Here we see that magnifying the Lord isn't merely a private, interior experience. It's inherently subversive to the world's systems of magnification. The Roman Empire magnified Caesar. The religious establishment magnified ritual purity and social status. The economic system magnified wealth accumulation. But Mary's soul magnifies something entirely different—a God who upends every human hierarchy.

When our lives magnify the Lord, we participate in this divine revolution. We reveal God's preference for the poor, not through mere words but through lives that embody this preference. As Gustavo Gutiérrez noted, "God's preference for the poor is not because the poor are necessarily better than others, morally or religiously, but simply because they are poor and living in an inhuman situation that is contrary to God's will."

 

The Hunger That Magnifies

Pay special attention to Mary's phrase: "He has filled the hungry with good things." The Greek word for hungry, peinōntas (πεινῶντας), implies not just physical hunger but a deep, gnawing need. It's the word Jesus uses in the Beatitudes: "Blessed are those who hunger and thirst for righteousness" (Matthew 5:6).

There's something about hunger—about acknowledged need—that creates capacity for God. The satisfied, the self-sufficient, those who believe they have enough, have no room for God's gifts. They are sent away empty not as punishment but as natural consequence—you cannot fill what believes itself already full.

Gregory of Nyssa wrote extensively about this divine economy of desire, noting that "the soul that looks up to God and conceives that good desire for His eternal beauty constantly experiences an ever new yearning for that which lies ahead" (Life of Moses, II.239). Our hunger magnifies God because it reveals the truth about human existence: we are creatures of infinite longing that only the infinite God can satisfy.

 

The Poverty That Enriches

This brings us to the crux of the passage's challenge: He comes to us in our poverty and His name is magnified through our lives. This isn't the prosperity gospel turned upside down—a poverty gospel that glamorizes destitution. Rather, it's recognition that our fundamental poverty—our creatureliness, our dependence, our need—becomes the very venue for God's self-revelation.
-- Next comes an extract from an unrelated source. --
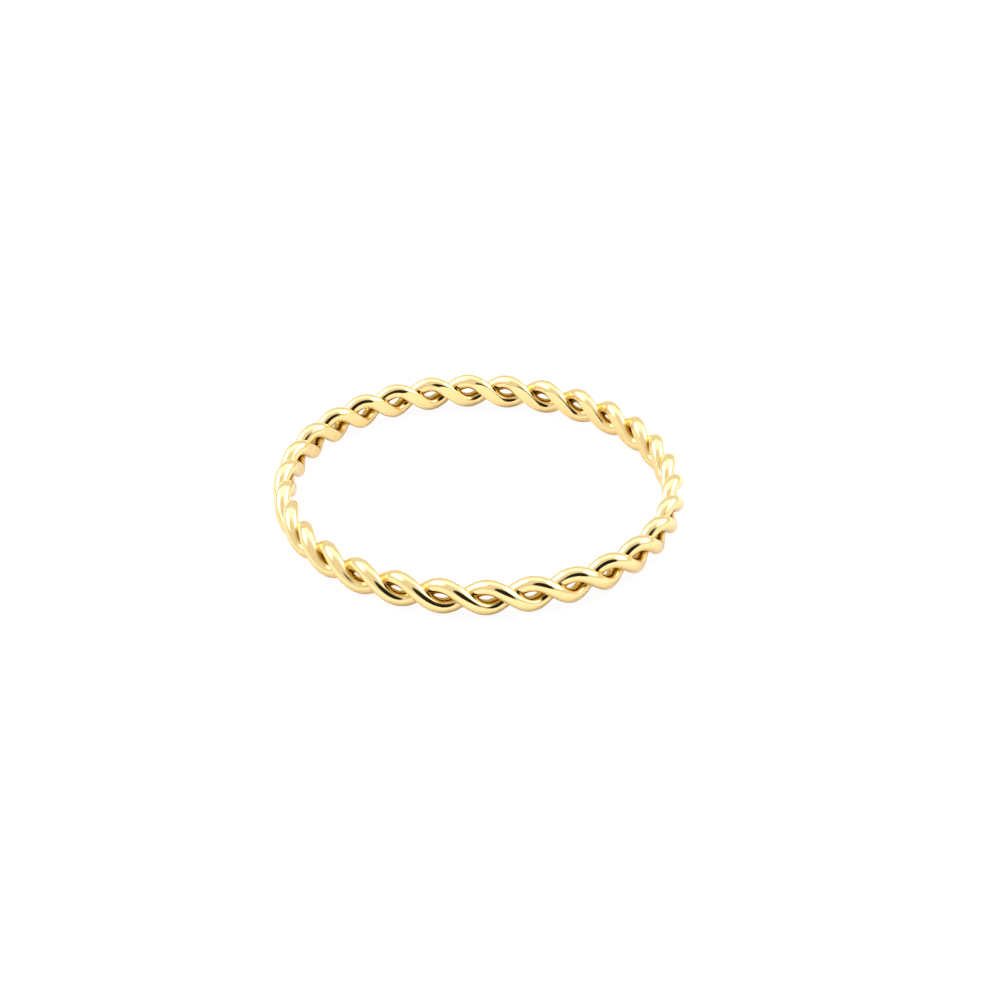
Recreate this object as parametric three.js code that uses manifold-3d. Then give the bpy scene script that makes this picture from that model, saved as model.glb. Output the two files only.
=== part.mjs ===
// Rope twist ring: two round gold strands wound round each other in a closed band.
// The strands run into each other where they cross, so the band is one solid piece of metal.
// Units are millimetres, +Z is up, and the ring lies on its side with its axis along Z.
import * as THREE from 'three';
import { mergeVertices } from 'three/addons/utils/BufferGeometryUtils.js';
import Module from 'manifold-3d';

// Finger bore and band
const BORE_DIAMETER = 17.3;
const BAND_THICKNESS = 1.035;

// Strands: round, and carried on an oval twist that is taller than it is thick
const STRANDS = 2;
const STRAND_DIAMETER = 0.71;
const TWIST_RISE = 0.505;
const TWIST_DEPTH = 0.225;

// Whole turns of the twist in one round of the ring, and where the first one starts
const TWIST_TURNS = 15;
const TWIST_START = 0.603;

// The twist is not quite even: it gains and loses a little once and twice in a round of the ring
const UNEVEN_ONCE = 0.356;
const UNEVEN_ONCE_FROM = 1.343;
const UNEVEN_TWICE = 0.286;
const UNEVEN_TWICE_FROM = -0.257;

// Facets
const STATIONS_PER_TURN = 14;
const STRAND_SIDES = 12;

// The join leaves slivers where facets nearly meet: edges under this length are closed up
const SHORTEST_EDGE = 0.012;

// Sizes that follow from the ones above
const strandRadius = STRAND_DIAMETER / 2;
const boreRadius = BORE_DIAMETER / 2;
const outerRadius = boreRadius + BAND_THICKNESS;
const ropeRadius = outerRadius - strandRadius - TWIST_DEPTH;
const halfHeight = TWIST_RISE + strandRadius;
const stations = TWIST_TURNS * STATIONS_PER_TURN;

// Angle of the twist at one azimuth of the ring
function twistAngle(azimuth) {
  const once = UNEVEN_ONCE * Math.sin(azimuth - UNEVEN_ONCE_FROM);
  const twice = UNEVEN_TWICE * Math.sin(2 * (azimuth - UNEVEN_TWICE_FROM));
  return TWIST_START - TWIST_TURNS * azimuth - once - twice;
}

// Centre of one strand, which circles the middle of the band as it goes round the ring
function strandCentre(azimuth, strand) {
  const twist = twistAngle(azimuth) + (strand * 2 * Math.PI) / STRANDS;
  const reach = ropeRadius + TWIST_DEPTH * Math.cos(twist);
  const height = halfHeight + TWIST_RISE * Math.sin(twist);
  return new THREE.Vector3(reach * Math.cos(azimuth), reach * Math.sin(azimuth), height);
}

// Where a point would reach into the finger bore, it is ground back to the bore's wall
function grindToBore(point) {
  const reach = Math.hypot(point.x, point.y);
  if (reach < boreRadius) {
    point.x *= boreRadius / reach;
    point.y *= boreRadius / reach;
  }
}

// One strand as a closed tube that meets itself after a full round of the ring
function strandTube(strand) {
  const positions = [];
  const indices = [];
  const step = (2 * Math.PI) / stations;
  for (let i = 0; i < stations; i += 1) {
    const azimuth = (i + strand / STRANDS) * step;
    const centre = strandCentre(azimuth, strand);
    const ahead = strandCentre(azimuth + step / 20, strand);
    const behind = strandCentre(azimuth - step / 20, strand);
    const along = ahead.sub(behind).normalize();
    const outward = new THREE.Vector3(Math.cos(azimuth), Math.sin(azimuth), 0);
    outward.addScaledVector(along, -outward.dot(along)).normalize();
    const across = new THREE.Vector3().crossVectors(along, outward);
    for (let j = 0; j < STRAND_SIDES; j += 1) {
      const turn = (2 * Math.PI * j) / STRAND_SIDES;
      const point = centre.clone();
      point.addScaledVector(outward, strandRadius * Math.cos(turn));
      point.addScaledVector(across, strandRadius * Math.sin(turn));
      grindToBore(point);
      positions.push(point.x, point.y, point.z);
    }
  }
  for (let i = 0; i < stations; i += 1) {
    const here = i * STRAND_SIDES;
    const next = ((i + 1) % stations) * STRAND_SIDES;
    for (let j = 0; j < STRAND_SIDES; j += 1) {
      const k = (j + 1) % STRAND_SIDES;
      indices.push(here + j, here + k, next + k);
      indices.push(here + j, next + k, next + j);
    }
  }
  const geometry = new THREE.BufferGeometry();
  geometry.setAttribute('position', new THREE.Float32BufferAttribute(positions, 3));
  geometry.setIndex(indices);
  return geometry;
}

const wasm = await Module();
wasm.setup();

function toManifold(geometry) {
  geometry.deleteAttribute('normal');
  geometry.deleteAttribute('uv');
  const merged = mergeVertices(geometry, 1e-6);
  const mesh = new wasm.Mesh({
    numProp: 3,
    vertProperties: new Float32Array(merged.attributes.position.array),
    triVerts: new Uint32Array(merged.index.array),
  });
  return new wasm.Manifold(mesh);
}

// Triangles that use each corner, and the two triangles on each edge
function neighbours(triangles) {
  const around = new Map();
  const edges = new Map();
  triangles.forEach((triangle, index) => {
    triangle.forEach((corner, side) => {
      const next = triangle[(side + 1) % 3];
      const key = corner < next ? `${corner},${next}` : `${next},${corner}`;
      around.set(corner, [...(around.get(corner) ?? []), index]);
      edges.set(key, [...(edges.get(key) ?? []), index]);
    });
  });
  return { around, edges };
}

// Pulls the two ends of each very short edge together, a few apart from each other at a time
function closeShortEdges(points, triangles, shortest) {
  const { around, edges } = neighbours(triangles);
  const touched = new Set();
  const moved = new Map();
  const cornersNear = (corner) => new Set(around.get(corner).flatMap((index) => triangles[index]));
  const short = [...edges.keys()]
    .map((key) => key.split(',').map(Number))
    .filter(([a, b]) => points[a].distanceTo(points[b]) < shortest)
    .sort((p, q) => points[p[0]].distanceTo(points[p[1]]) - points[q[0]].distanceTo(points[q[1]]));
  for (const [a, b] of short) {
    const nearA = cornersNear(a);
    const nearB = cornersNear(b);
    const shared = [...nearA].filter((corner) => nearB.has(corner) && corner !== a && corner !== b);
    const near = new Set([...nearA, ...nearB]);
    if (shared.length === 2 && ![...near].some((corner) => touched.has(corner))) {
      near.forEach((corner) => touched.add(corner));
      moved.set(b, a);
    }
  }
  const next = triangles
    .map((triangle) => triangle.map((corner) => moved.get(corner) ?? corner))
    .filter(([a, b, c]) => a !== b && b !== c && c !== a);
  return { triangles: next, changed: moved.size };
}

// Turns the long edge of each flat sliver so that the sliver and its neighbour fill out
function turnSlivers(points, triangles, lowest) {
  const { edges } = neighbours(triangles);
  const used = new Set();
  triangles.forEach((triangle, index) => {
    const lengths = triangle.map((a, side) => points[a].distanceTo(points[triangle[(side + 1) % 3]]));
    const side = lengths.indexOf(Math.max(...lengths));
    const a = triangle[side];
    const b = triangle[(side + 1) % 3];
    const c = triangle[(side + 2) % 3];
    const ab = points[b].clone().sub(points[a]);
    const height = ab.clone().cross(points[c].clone().sub(points[a])).length() / ab.length();
    if (height > lowest || used.has(index)) return;
    const other = edges.get(a < b ? `${a},${b}` : `${b},${a}`).find((k) => k !== index);
    const d = triangles[other].find((corner) => corner !== a && corner !== b);
    if (used.has(other) || edges.has(c < d ? `${c},${d}` : `${d},${c}`)) return;
    triangles[index] = [a, d, c];
    triangles[other] = [d, b, c];
    used.add(index);
    used.add(other);
  });
}

function toGeometry(manifold) {
  const mesh = manifold.getMesh();
  const points = [];
  for (let i = 0; i < mesh.vertProperties.length; i += 3) {
    points.push(new THREE.Vector3().fromArray(mesh.vertProperties, i));
  }
  let triangles = [];
  for (let i = 0; i < mesh.triVerts.length; i += 3) {
    triangles.push([...mesh.triVerts.slice(i, i + 3)]);
  }
  let closing = true;
  while (closing) {
    const closed = closeShortEdges(points, triangles, SHORTEST_EDGE);
    triangles = closed.triangles;
    turnSlivers(points, triangles, SHORTEST_EDGE / 4);
    closing = closed.changed > 0;
  }
  const flat = triangles.flatMap((triangle) => triangle.flatMap((corner) => points[corner].toArray()));
  const geometry = new THREE.BufferGeometry();
  geometry.setAttribute('position', new THREE.Float32BufferAttribute(flat, 3));
  const merged = mergeVertices(geometry, 1e-6);
  merged.computeVertexNormals();
  return merged;
}

// The strands are joined into one solid where they cross
let band = toManifold(strandTube(0));
for (let strand = 1; strand < STRANDS; strand += 1) {
  band = band.add(toManifold(strandTube(strand)));
}

const gold = new THREE.MeshStandardMaterial({ color: 0xf2c75c, roughness: 0.12, metalness: 1 });
const ring = new THREE.Mesh(toGeometry(band), gold);
ring.name = 'twisted_band';

const root = new THREE.Group();
root.name = 'rope_twist_ring';
root.add(ring);

export default root;
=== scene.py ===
import math

import bpy
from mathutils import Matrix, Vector


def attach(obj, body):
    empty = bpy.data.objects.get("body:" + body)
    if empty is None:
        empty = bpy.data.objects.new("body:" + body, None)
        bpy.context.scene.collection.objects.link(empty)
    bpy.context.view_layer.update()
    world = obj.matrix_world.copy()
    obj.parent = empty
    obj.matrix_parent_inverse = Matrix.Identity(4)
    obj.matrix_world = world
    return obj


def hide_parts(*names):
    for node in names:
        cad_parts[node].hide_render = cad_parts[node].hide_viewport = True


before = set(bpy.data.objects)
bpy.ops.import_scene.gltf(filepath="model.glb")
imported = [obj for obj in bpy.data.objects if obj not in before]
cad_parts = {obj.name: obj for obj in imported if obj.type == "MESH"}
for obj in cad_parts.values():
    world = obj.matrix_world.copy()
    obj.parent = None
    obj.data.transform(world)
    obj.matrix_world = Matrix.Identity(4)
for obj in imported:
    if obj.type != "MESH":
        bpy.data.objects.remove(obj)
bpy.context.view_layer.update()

# The twisted band
# The ring is one piece of yellow gold: two round strands wound round each other fifteen times in one
# round of the finger, run together where they cross and open between the crossings. It was cast and
# polished, and its inside was ground to a smooth round bore. The wall is 8 micrometres thinner than in the
# CAD, so that these smooth strands stay inside the box of the faceted ones.
BORE_RADIUS = 0.00865
BAND_THICKNESS = 0.001027
STRAND_RADIUS = 0.000355
TWIST_RISE = 0.000505
TWIST_DEPTH = 0.000225
TWIST_TURNS = 15
TWIST_START = 0.603
UNEVEN_ONCE = 0.356
UNEVEN_ONCE_FROM = 1.343
UNEVEN_TWICE = 0.286
UNEVEN_TWICE_FROM = -0.257
STATIONS = 960
STRAND_SIDES = 48
rope_radius = BORE_RADIUS + BAND_THICKNESS - STRAND_RADIUS - TWIST_DEPTH
half_height = TWIST_RISE + STRAND_RADIUS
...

Paul articulates this principle with crystalline clarity: "But he said to me, 'My grace is sufficient for you, for my power is made perfect in weakness.' Therefore I will boast all the more gladly about my weaknesses, so that Christ's power may rest on me" (2 Corinthians 12:9). The Greek word for "made perfect," teleitai (τελεῖται), means brought to completion or fulfillment. God's power doesn't merely work despite our weakness; it reaches its full expression through it.

 

Practical Magnification

So how do we become magnifying glasses for God in our daily lives? How do we move from understanding this theology to embodying it?

First, embrace accurate self-assessment. In a culture that constantly tells us to believe in ourselves, to manifest our dreams, to be our own heroes, Mary's Magnificat calls us to something radically different. Spend time in honest prayer, acknowledging your limitations, your needs, your fundamental dependence on God. This isn't self-hatred; it's self-truth. And truth, as Jesus reminds us, sets us free (John 8:32).

Second, cultivate holy hunger. Instead of trying to satisfy every desire immediately through consumption, entertainment, or distraction, learn to sit with your longing. Let yourself feel the ache of incompleteness. As Simone Weil wrote, "The danger is not lest the soul should doubt whether there is any bread, but lest, by a lie, it should persuade itself that it is not hungry." (Waiting for God, 162).

Third, practice downward mobility. In a world that magnifies upward mobility, choose to move toward the margins. This doesn't necessarily mean selling everything (though for some it might). It means regularly placing yourself in positions where you're not the expert, the helper, the one with answers. Volunteer in situations where you're the learner. Build friendships across economic and social divides where you're the one receiving wisdom.

Fourth, redefine greatness. Start looking for God's greatness in unexpected places—in the patience of a minimum-wage worker, in the dignity of someone experiencing homelessness, in the wisdom of a child. Train your eyes to see what the world overlooks. As Mother Teresa observed, "We cannot all do great things, but we can do small things with great love."

Finally, become a storyteller of reversal. Mary's Magnificat is essentially a story of divine reversal. Look for these stories in your own life and community. When you see the proud humbled and the humble lifted up, when you witness the hungry being filled with good things, tell these stories. Not as gossip or judgment, but as testimony to God's ongoing work in the world.

 

The Continuing Song

Mary's Magnificat wasn't a one-time performance but the beginning of a song that continues through every generation of those who follow her Son. Each time we acknowledge our poverty and find ourselves enriched by grace, each time we embrace our lowliness and find ourselves lifted up, each time we admit our hunger and find ourselves satisfied with good things, we add another verse to this ancient song.

The invitation of Advent is not to make ourselves great enough for God to notice us, but to become small enough for God's greatness to shine through us. Like Mary, we are called to become living magnifying glasses—not changing God's reality but revealing it to a world that has forgotten how to see. In our poverty, God's wealth becomes visible. In our weakness, God's strength becomes undeniable. In our hunger, God's abundance becomes manifest.

The question isn't whether God is present and active in our world. The question is whether our lives are transparent enough for others to see Him through us. This Advent, as we wait for the coming of the One who emptied Himself to fill us, may we learn the sacred art of magnification—making the invisible God visible through lives of humble, hungry, holy poverty that reveal the revolutionary richness of divine love.